[What is asked]
Among the records that follow, find the line with "Keep writing the build123d" and the line with "world = obj.matrix_world.copy()". Set down those lines and all lines between them exactly, without adding anything.

[Saved entries]
┏━━

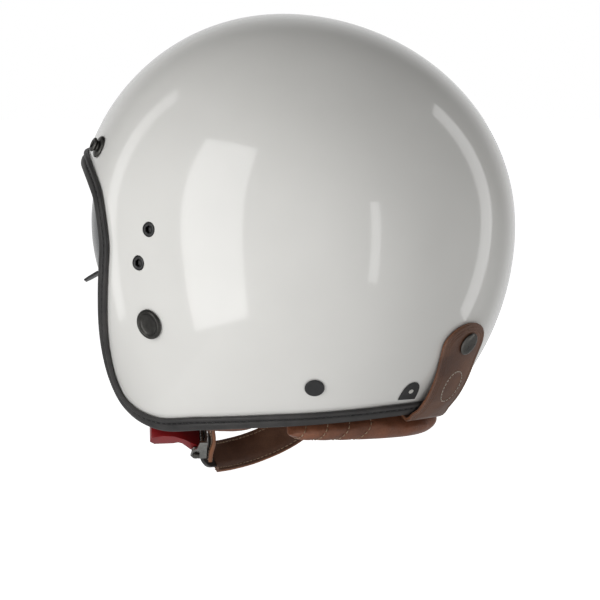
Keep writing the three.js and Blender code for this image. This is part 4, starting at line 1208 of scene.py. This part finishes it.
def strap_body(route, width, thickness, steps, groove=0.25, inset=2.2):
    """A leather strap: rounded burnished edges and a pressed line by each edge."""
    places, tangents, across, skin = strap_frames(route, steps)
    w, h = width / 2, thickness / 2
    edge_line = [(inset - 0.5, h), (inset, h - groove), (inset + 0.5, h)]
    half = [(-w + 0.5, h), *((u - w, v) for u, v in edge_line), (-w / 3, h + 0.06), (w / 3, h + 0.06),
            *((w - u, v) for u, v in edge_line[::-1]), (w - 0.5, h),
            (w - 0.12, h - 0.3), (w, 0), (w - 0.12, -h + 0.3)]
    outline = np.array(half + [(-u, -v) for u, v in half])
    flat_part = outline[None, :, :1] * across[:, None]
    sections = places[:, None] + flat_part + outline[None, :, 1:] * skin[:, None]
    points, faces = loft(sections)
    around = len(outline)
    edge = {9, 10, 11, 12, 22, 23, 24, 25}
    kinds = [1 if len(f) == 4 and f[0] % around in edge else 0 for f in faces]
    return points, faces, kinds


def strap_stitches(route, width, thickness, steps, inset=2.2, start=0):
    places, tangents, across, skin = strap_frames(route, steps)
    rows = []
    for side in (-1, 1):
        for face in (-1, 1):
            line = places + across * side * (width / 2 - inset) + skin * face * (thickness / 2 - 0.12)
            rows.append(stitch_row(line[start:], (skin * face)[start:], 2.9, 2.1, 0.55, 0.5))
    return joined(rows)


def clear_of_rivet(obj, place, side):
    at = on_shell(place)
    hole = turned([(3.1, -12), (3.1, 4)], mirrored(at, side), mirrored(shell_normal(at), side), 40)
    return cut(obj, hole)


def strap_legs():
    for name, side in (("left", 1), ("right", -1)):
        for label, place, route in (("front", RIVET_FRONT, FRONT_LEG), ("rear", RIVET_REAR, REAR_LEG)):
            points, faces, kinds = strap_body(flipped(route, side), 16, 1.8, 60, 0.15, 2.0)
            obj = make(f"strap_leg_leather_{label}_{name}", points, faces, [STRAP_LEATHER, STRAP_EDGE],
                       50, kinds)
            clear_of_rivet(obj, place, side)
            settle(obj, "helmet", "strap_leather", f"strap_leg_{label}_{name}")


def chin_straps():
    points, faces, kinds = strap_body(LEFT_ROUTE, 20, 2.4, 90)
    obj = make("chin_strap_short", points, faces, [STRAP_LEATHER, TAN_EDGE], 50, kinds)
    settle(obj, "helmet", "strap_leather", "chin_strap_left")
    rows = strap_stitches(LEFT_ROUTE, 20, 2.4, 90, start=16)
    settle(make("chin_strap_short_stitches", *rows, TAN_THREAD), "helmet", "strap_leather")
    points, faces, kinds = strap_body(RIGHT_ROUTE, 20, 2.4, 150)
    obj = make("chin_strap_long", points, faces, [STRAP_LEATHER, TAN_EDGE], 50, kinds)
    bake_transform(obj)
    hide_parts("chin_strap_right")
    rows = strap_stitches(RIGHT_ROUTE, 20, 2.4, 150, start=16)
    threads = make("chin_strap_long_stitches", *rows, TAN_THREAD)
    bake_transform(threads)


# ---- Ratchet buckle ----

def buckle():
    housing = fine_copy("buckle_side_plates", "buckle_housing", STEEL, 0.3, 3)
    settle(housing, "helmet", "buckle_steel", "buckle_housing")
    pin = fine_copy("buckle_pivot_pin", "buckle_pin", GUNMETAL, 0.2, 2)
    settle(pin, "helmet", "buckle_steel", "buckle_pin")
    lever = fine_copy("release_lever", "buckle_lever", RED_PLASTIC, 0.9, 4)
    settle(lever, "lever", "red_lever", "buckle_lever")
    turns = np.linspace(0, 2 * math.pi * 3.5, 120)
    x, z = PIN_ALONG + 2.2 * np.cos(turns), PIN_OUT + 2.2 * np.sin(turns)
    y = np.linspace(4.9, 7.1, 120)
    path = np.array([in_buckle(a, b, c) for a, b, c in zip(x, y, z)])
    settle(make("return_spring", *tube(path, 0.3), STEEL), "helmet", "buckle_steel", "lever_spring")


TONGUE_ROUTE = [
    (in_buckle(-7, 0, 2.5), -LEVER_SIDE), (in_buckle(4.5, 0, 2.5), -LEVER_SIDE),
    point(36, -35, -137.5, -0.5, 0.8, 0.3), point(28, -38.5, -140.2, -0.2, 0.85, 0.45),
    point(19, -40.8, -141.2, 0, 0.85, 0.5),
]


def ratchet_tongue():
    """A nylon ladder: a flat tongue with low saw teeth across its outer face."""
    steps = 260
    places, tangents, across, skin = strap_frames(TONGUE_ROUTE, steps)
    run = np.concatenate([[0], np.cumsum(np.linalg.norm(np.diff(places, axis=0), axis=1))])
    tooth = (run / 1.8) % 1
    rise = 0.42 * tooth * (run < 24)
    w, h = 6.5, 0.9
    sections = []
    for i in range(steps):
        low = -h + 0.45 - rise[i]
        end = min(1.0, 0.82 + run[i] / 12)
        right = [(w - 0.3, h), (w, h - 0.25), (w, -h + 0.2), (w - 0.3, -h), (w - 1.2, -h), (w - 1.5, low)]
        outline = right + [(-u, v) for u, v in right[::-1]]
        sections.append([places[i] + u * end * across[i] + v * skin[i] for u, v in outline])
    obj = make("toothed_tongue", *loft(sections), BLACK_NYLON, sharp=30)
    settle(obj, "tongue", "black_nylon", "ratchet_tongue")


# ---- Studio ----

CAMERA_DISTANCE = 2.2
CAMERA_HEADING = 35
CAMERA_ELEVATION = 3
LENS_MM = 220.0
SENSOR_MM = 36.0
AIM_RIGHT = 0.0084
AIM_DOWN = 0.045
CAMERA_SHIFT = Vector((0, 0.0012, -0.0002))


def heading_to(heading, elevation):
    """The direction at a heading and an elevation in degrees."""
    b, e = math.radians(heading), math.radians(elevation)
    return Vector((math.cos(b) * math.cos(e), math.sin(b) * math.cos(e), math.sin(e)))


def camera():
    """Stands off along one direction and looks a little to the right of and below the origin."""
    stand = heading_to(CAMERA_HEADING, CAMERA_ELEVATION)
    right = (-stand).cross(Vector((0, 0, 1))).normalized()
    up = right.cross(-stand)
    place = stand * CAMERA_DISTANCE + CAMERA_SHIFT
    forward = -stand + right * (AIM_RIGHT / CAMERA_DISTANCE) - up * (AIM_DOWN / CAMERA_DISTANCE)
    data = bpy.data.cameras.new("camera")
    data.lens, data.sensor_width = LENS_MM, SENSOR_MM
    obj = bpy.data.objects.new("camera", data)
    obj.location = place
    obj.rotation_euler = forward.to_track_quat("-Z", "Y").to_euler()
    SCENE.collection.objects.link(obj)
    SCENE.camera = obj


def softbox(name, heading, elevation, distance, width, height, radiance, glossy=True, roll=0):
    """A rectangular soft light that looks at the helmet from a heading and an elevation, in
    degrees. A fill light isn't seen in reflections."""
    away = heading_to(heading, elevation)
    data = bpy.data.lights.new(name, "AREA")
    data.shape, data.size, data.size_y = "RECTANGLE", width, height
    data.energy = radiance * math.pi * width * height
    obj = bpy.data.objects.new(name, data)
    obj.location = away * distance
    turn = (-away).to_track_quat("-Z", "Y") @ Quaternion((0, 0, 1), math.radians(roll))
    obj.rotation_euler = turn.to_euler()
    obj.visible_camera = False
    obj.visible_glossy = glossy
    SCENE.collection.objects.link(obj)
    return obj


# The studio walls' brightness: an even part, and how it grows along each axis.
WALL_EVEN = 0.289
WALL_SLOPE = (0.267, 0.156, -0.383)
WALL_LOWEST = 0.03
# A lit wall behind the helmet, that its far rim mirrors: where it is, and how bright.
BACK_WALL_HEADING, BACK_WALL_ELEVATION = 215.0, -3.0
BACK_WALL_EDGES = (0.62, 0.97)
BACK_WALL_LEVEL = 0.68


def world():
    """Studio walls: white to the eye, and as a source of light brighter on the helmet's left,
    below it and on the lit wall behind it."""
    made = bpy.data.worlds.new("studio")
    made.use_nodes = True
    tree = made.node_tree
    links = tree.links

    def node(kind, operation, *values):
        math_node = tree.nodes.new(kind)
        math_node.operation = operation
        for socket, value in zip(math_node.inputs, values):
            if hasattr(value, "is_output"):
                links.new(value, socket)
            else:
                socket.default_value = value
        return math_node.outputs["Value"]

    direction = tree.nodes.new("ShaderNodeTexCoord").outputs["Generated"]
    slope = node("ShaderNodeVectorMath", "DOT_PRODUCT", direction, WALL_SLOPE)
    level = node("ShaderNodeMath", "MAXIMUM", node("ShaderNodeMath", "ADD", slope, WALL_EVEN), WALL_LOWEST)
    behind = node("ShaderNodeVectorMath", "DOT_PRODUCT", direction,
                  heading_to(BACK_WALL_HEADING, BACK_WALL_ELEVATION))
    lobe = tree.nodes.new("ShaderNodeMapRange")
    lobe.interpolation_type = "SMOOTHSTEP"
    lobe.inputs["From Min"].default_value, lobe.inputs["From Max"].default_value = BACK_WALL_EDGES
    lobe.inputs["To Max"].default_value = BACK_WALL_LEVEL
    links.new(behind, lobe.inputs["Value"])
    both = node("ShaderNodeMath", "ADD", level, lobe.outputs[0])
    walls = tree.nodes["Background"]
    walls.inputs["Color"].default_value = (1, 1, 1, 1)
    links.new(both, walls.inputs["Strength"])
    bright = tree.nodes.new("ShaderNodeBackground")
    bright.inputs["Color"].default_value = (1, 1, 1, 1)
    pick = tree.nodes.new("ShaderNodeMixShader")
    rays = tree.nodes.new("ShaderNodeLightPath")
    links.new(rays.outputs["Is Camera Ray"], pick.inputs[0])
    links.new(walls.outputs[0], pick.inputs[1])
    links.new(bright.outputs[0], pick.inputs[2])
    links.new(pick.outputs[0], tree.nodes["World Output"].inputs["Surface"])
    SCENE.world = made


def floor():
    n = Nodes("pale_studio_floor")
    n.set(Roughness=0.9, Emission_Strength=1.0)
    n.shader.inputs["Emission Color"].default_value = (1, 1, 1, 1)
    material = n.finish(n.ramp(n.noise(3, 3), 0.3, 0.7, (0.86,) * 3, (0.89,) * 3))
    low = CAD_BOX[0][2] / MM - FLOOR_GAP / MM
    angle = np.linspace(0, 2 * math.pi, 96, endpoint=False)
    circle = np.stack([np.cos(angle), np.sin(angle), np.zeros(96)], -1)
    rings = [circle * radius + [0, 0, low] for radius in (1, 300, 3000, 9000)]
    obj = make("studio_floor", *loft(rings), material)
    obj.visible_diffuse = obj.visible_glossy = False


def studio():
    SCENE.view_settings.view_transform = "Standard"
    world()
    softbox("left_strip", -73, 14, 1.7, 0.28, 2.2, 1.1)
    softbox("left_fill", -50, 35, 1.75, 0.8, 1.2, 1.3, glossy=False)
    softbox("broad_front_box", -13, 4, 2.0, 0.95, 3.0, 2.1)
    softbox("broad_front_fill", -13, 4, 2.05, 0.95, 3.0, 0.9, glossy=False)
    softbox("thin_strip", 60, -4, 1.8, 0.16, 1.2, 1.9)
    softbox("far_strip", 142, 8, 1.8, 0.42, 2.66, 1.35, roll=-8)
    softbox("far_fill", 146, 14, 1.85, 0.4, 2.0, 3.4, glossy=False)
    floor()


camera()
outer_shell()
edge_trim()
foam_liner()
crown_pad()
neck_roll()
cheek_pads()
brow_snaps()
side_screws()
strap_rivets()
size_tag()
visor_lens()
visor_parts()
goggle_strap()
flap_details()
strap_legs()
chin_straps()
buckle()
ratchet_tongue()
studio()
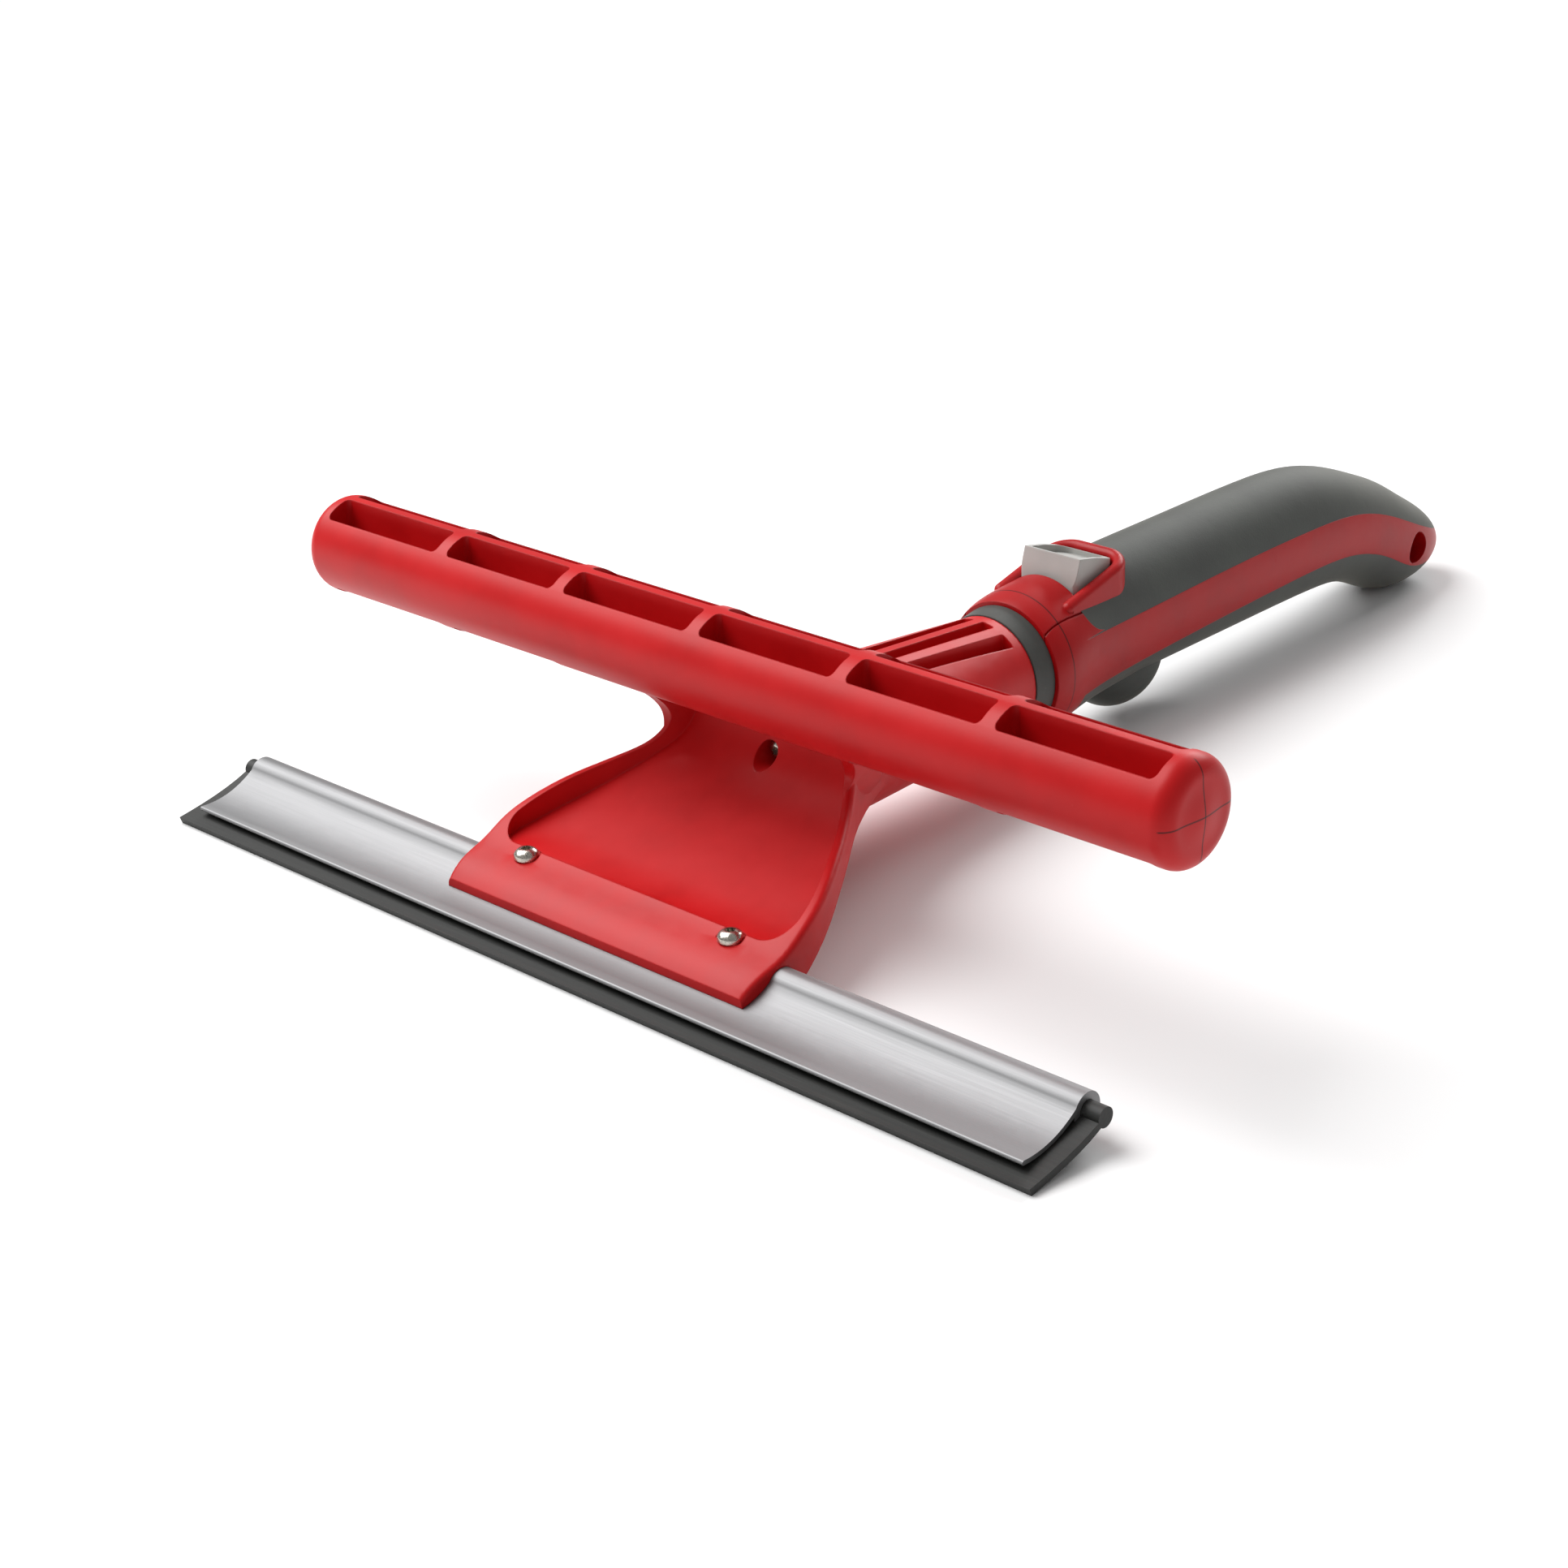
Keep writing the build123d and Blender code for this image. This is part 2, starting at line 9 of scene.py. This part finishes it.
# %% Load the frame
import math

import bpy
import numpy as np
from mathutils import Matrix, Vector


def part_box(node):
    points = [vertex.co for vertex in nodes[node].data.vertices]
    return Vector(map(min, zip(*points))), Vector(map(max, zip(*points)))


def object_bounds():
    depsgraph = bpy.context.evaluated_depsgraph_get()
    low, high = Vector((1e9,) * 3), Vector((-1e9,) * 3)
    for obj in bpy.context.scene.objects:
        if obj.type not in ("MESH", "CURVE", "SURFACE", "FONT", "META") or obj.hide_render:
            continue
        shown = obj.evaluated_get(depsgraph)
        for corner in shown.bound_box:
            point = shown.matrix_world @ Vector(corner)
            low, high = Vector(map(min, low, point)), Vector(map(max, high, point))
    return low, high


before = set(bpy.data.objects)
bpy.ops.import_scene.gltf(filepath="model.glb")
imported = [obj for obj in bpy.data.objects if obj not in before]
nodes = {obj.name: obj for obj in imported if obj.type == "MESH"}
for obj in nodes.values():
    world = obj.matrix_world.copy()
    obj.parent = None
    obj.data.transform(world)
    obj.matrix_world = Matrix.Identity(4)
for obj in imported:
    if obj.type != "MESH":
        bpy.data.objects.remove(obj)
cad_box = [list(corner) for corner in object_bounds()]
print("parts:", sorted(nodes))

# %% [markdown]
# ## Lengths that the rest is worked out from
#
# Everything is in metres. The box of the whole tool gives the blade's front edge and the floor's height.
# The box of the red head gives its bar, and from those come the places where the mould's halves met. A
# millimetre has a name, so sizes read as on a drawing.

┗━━

[Answer in full]
Keep writing the build123d and Blender code for this image. This is part 2, starting at line 9 of scene.py. This part finishes it.
# %% Load the frame
import math

import bpy
import numpy as np
from mathutils import Matrix, Vector


def part_box(node):
    points = [vertex.co for vertex in nodes[node].data.vertices]
    return Vector(map(min, zip(*points))), Vector(map(max, zip(*points)))


def object_bounds():
    depsgraph = bpy.context.evaluated_depsgraph_get()
    low, high = Vector((1e9,) * 3), Vector((-1e9,) * 3)
    for obj in bpy.context.scene.objects:
        if obj.type not in ("MESH", "CURVE", "SURFACE", "FONT", "META") or obj.hide_render:
            continue
        shown = obj.evaluated_get(depsgraph)
        for corner in shown.bound_box:
            point = shown.matrix_world @ Vector(corner)
            low, high = Vector(map(min, low, point)), Vector(map(max, high, point))
    return low, high


before = set(bpy.data.objects)
bpy.ops.import_scene.gltf(filepath="model.glb")
imported = [obj for obj in bpy.data.objects if obj not in before]
nodes = {obj.name: obj for obj in imported if obj.type == "MESH"}
for obj in nodes.values():
    world = obj.matrix_world.copy()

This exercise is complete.